Please give the data below again in full, exactly as it stands.

- **Dataset content**

□ □ □ □ □ □ □

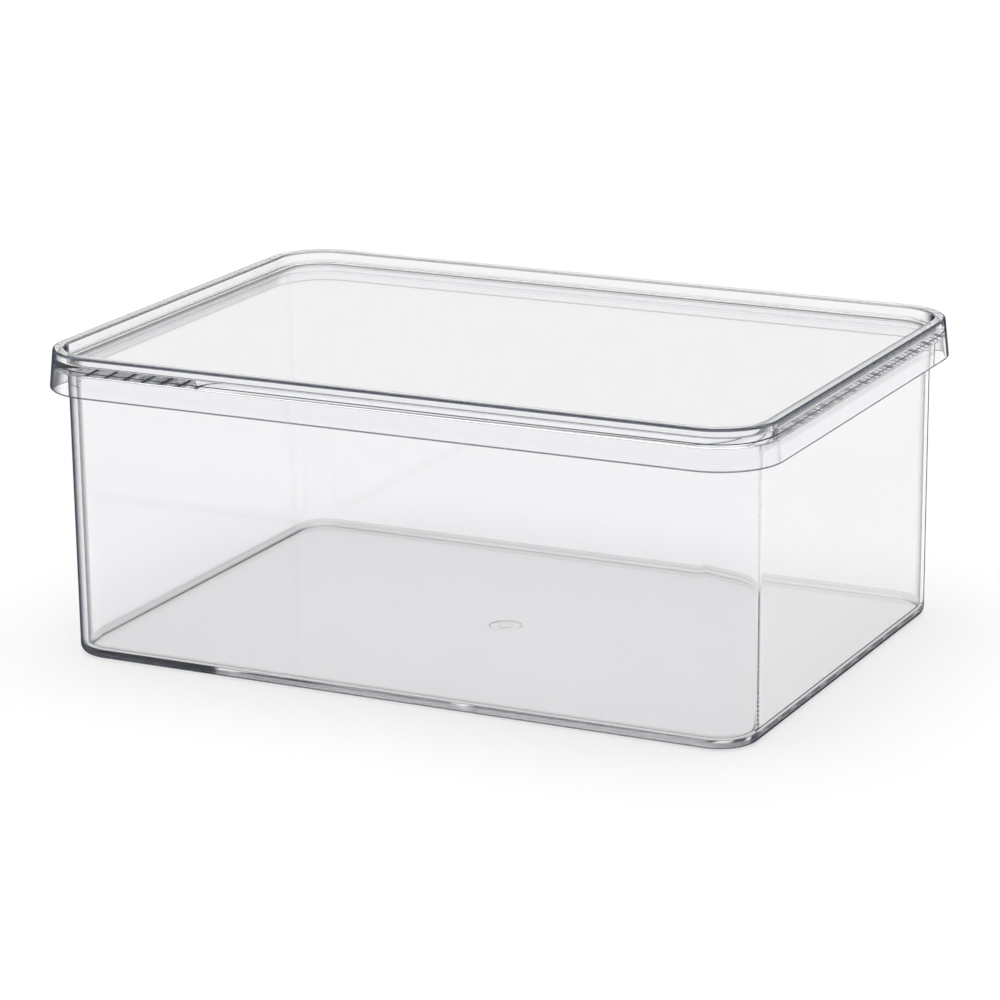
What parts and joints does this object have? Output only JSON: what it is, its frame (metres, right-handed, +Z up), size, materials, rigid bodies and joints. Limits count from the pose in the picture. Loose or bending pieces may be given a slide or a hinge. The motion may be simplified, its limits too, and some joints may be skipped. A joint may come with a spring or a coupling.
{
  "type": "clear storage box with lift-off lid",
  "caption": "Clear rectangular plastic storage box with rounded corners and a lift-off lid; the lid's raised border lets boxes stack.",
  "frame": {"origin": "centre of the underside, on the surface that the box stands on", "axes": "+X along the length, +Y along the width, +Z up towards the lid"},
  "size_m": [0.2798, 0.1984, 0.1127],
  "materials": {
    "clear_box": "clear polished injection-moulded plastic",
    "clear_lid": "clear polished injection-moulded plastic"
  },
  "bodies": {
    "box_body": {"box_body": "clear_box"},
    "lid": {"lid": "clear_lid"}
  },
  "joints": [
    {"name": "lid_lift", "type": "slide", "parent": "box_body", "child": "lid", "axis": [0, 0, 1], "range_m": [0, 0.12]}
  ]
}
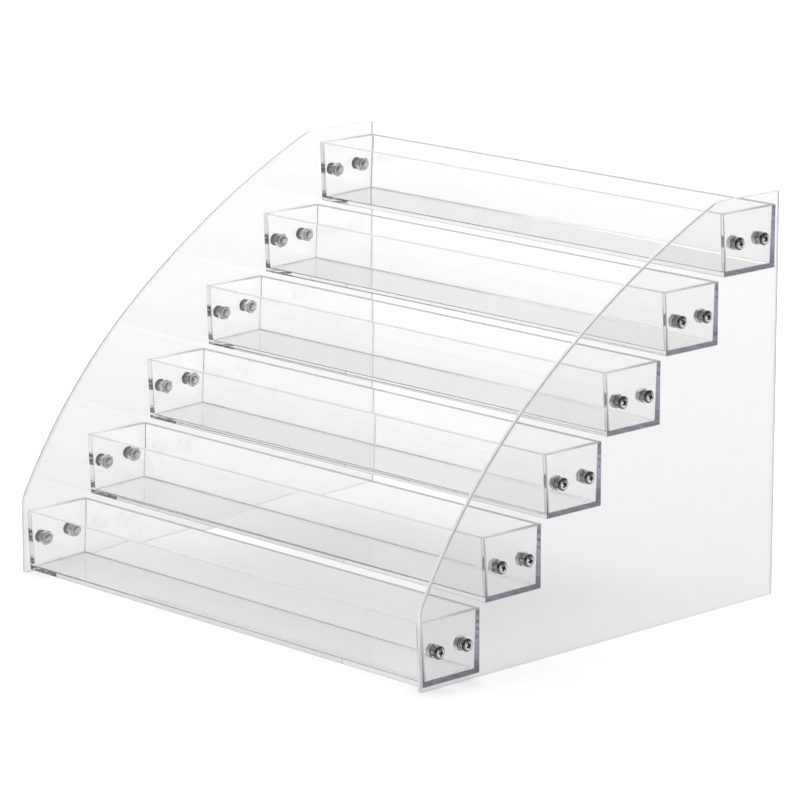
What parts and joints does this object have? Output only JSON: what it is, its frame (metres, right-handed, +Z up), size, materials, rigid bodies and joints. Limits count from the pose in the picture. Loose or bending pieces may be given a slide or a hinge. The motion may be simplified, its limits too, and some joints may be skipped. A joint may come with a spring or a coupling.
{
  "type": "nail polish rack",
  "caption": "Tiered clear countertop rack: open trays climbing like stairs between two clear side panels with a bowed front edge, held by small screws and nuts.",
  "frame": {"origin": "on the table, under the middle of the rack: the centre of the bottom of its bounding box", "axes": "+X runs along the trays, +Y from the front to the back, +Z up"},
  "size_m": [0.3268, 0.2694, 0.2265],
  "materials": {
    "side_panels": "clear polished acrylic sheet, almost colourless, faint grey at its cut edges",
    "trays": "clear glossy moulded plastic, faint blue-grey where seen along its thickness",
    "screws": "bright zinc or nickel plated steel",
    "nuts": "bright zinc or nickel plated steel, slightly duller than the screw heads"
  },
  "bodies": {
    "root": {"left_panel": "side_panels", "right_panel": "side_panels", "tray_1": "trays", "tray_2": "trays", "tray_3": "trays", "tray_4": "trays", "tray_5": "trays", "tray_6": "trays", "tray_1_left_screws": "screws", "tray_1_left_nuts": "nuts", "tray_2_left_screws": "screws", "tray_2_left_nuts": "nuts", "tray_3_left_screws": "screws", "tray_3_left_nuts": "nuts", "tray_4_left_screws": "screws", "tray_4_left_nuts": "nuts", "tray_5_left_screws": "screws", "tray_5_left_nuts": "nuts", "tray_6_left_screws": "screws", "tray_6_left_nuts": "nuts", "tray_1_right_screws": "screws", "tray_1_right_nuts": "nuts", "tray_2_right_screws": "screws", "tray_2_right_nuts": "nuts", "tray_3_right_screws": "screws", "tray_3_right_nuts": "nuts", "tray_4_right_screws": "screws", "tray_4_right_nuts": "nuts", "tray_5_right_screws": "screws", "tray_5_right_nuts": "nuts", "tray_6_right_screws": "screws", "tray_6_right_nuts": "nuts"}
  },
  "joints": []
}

□ □ □ □ □ □ □

- **Full output**
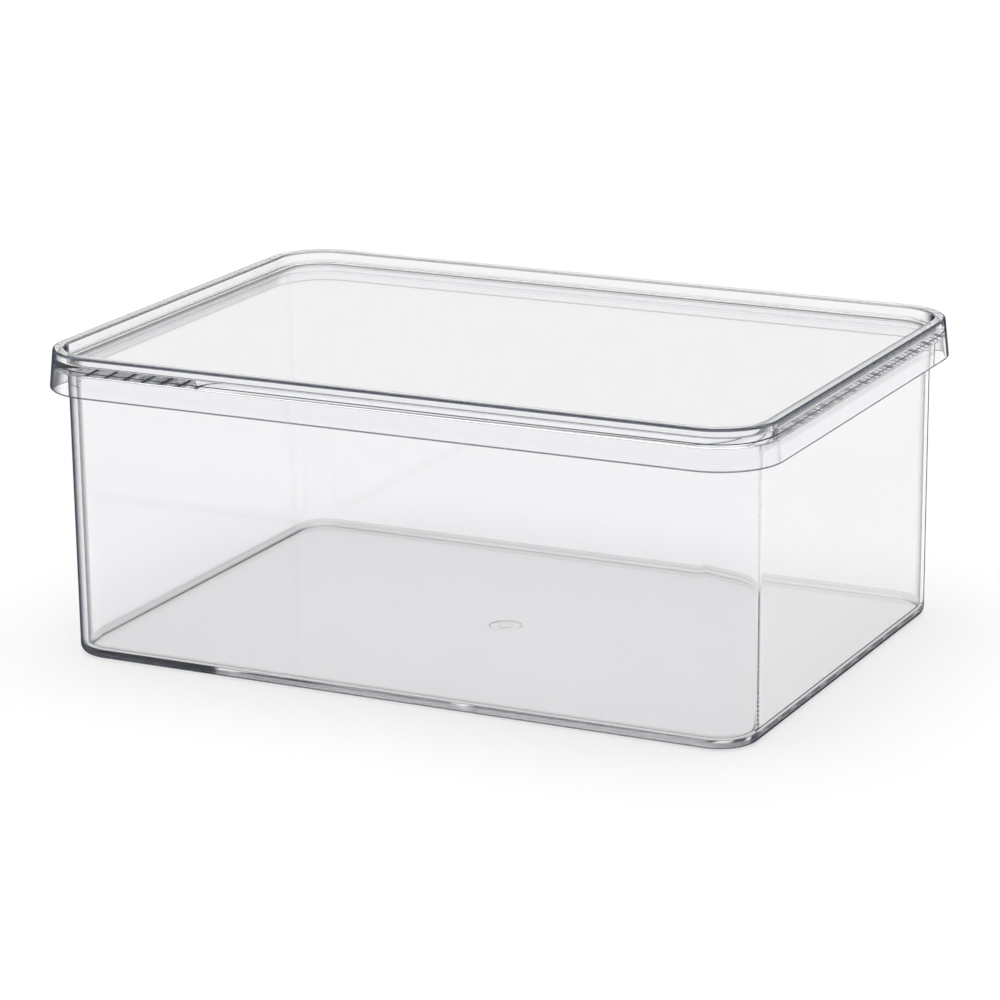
What parts and joints does this object have? Output only JSON: what it is, its frame (metres, right-handed, +Z up), size, materials, rigid bodies and joints. Limits count from the pose in the picture. Loose or bending pieces may be given a slide or a hinge. The motion may be simplified, its limits too, and some joints may be skipped. A joint may come with a spring or a coupling.
{
  "type": "clear storage box with lift-off lid",
  "caption": "Clear rectangular plastic storage box with rounded corners and a lift-off lid; the lid's raised border lets boxes stack.",
  "frame": {"origin": "centre of the underside, on the surface that the box stands on", "axes": "+X along the length, +Y along the width, +Z up towards the lid"},
  "size_m": [0.2798, 0.1984, 0.1127],
  "materials": {
    "clear_box": "clear polished injection-moulded plastic",
    "clear_lid": "clear polished injection-moulded plastic"
  },
  "bodies": {
    "box_body": {"box_body": "clear_box"},
    "lid": {"lid": "clear_lid"}
  },
  "joints": [
    {"name": "lid_lift", "type": "slide", "parent": "box_body", "child": "lid", "axis": [0, 0, 1], "range_m": [0, 0.12]}
  ]
}
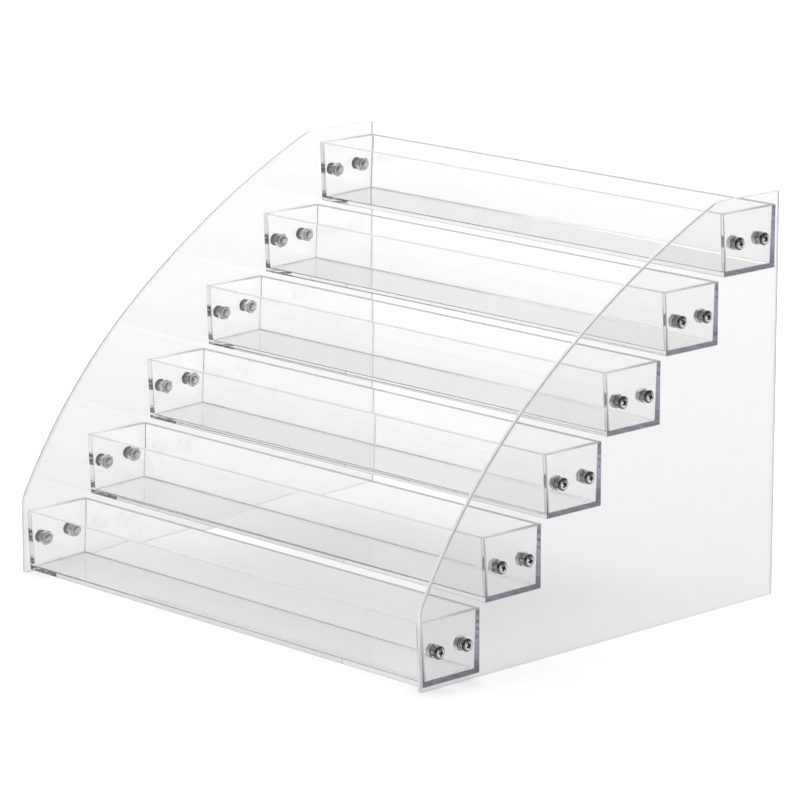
What parts and joints does this object have? Output only JSON: what it is, its frame (metres, right-handed, +Z up), size, materials, rigid bodies and joints. Limits count from the pose in the picture. Loose or bending pieces may be given a slide or a hinge. The motion may be simplified, its limits too, and some joints may be skipped. A joint may come with a spring or a coupling.
{
  "type": "nail polish rack",
  "caption": "Tiered clear countertop rack: open trays climbing like stairs between two clear side panels with a bowed front edge, held by small screws and nuts.",
  "frame": {"origin": "on the table, under the middle of the rack: the centre of the bottom of its bounding box", "axes": "+X runs along the trays, +Y from the front to the back, +Z up"},
  "size_m": [0.3268, 0.2694, 0.2265],
  "materials": {
    "side_panels": "clear polished acrylic sheet, almost colourless, faint grey at its cut edges",
    "trays": "clear glossy moulded plastic, faint blue-grey where seen along its thickness",
    "screws": "bright zinc or nickel plated steel",
    "nuts": "bright zinc or nickel plated steel, slightly duller than the screw heads"
  },
  "bodies": {
    "root": {"left_panel": "side_panels", "right_panel": "side_panels", "tray_1": "trays", "tray_2": "trays", "tray_3": "trays", "tray_4": "trays", "tray_5": "trays", "tray_6": "trays", "tray_1_left_screws": "screws", "tray_1_left_nuts": "nuts", "tray_2_left_screws": "screws", "tray_2_left_nuts": "nuts", "tray_3_left_screws": "screws", "tray_3_left_nuts": "nuts", "tray_4_left_screws": "screws", "tray_4_left_nuts": "nuts", "tray_5_left_screws": "screws", "tray_5_left_nuts": "nuts", "tray_6_left_screws": "screws", "tray_6_left_nuts": "nuts", "tray_1_right_screws": "screws", "tray_1_right_nuts": "nuts", "tray_2_right_screws": "screws", "tray_2_right_nuts": "nuts", "tray_3_right_screws": "screws", "tray_3_right_nuts": "nuts", "tray_4_right_screws": "screws", "tray_4_right_nuts": "nuts", "tray_5_right_screws": "screws", "tray_5_right_nuts": "nuts", "tray_6_right_screws": "screws", "tray_6_right_nuts": "nuts"}
  },
  "joints": []
}